On to Siena to walk where horses race bareback at breakneck speed around the piazza Il Campo in the magnificent Palio. A piazza where all the locals hang out especially at aperitif time, so we head for a local café to join them.
And as night falls we circuit the Cathedral to see the unfinished walls still leaning precariously, that were to make the Cathedral bigger and better than that of Florence.
Unfortunately the plague hit at that time and the population was halved so together with the structural problems already evident the project was abandoned.

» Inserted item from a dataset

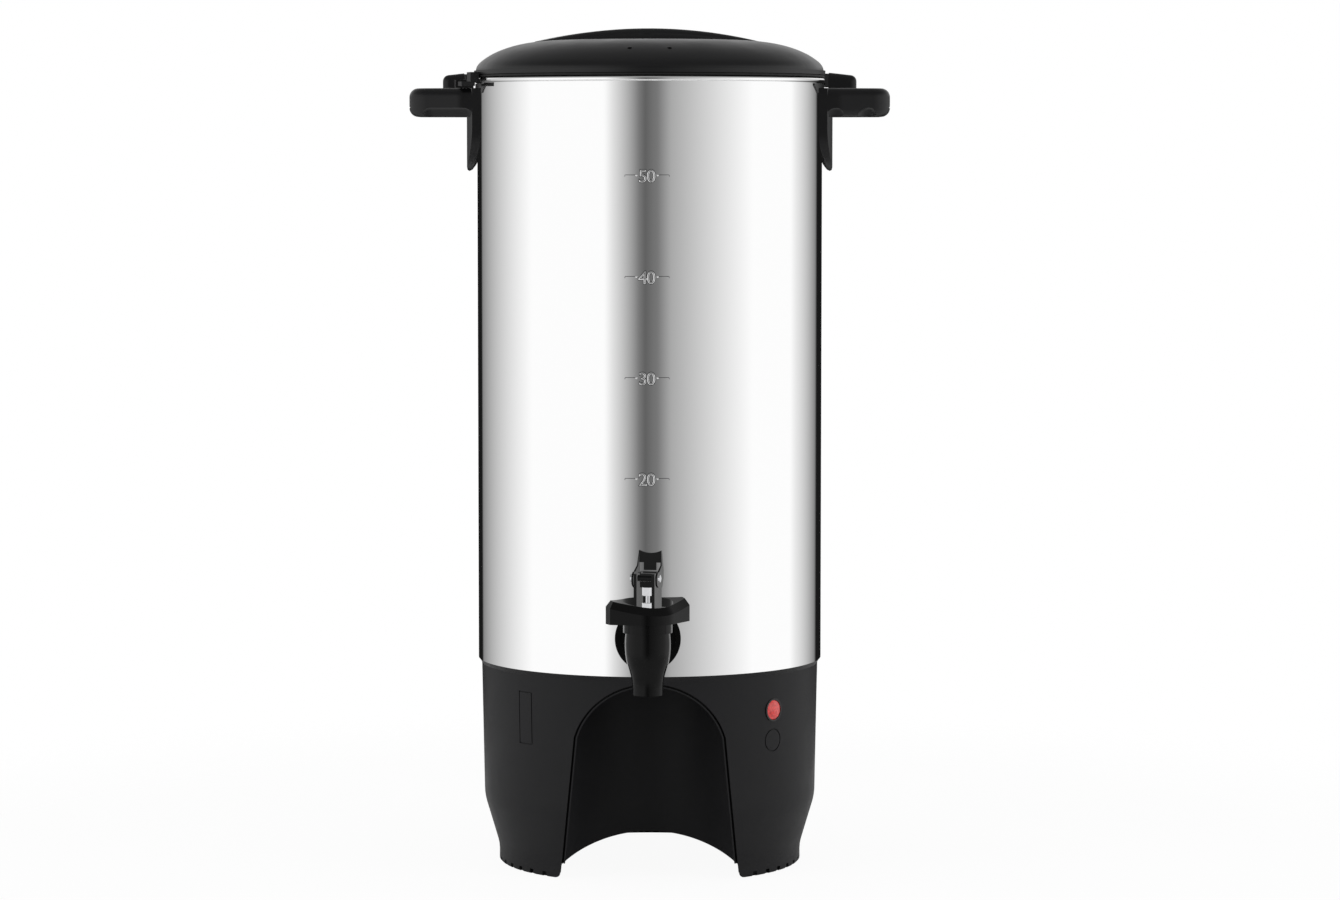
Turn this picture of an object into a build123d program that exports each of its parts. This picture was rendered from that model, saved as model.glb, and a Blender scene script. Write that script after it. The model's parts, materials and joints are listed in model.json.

It was not the only monumental building to suffer from structural problems, and you may wonder if it would have become as
famous as it has without the lean……where are we? The leaning tower of Pisa of course! The lean has now been brought back to that of 1838 after the foundations were strengthened and it spent many years drawn back by steel cables. The same innocent comment “I thought the tower stood by itself!? ” So many still have no idea that it is actually the bell tower of the Cathedral and are stunned by the, appropriately called, Piazza of Miracles.

Piazza of Miracles
The old classics cannot be beaten, still as awesome as ever to both old and new visitors.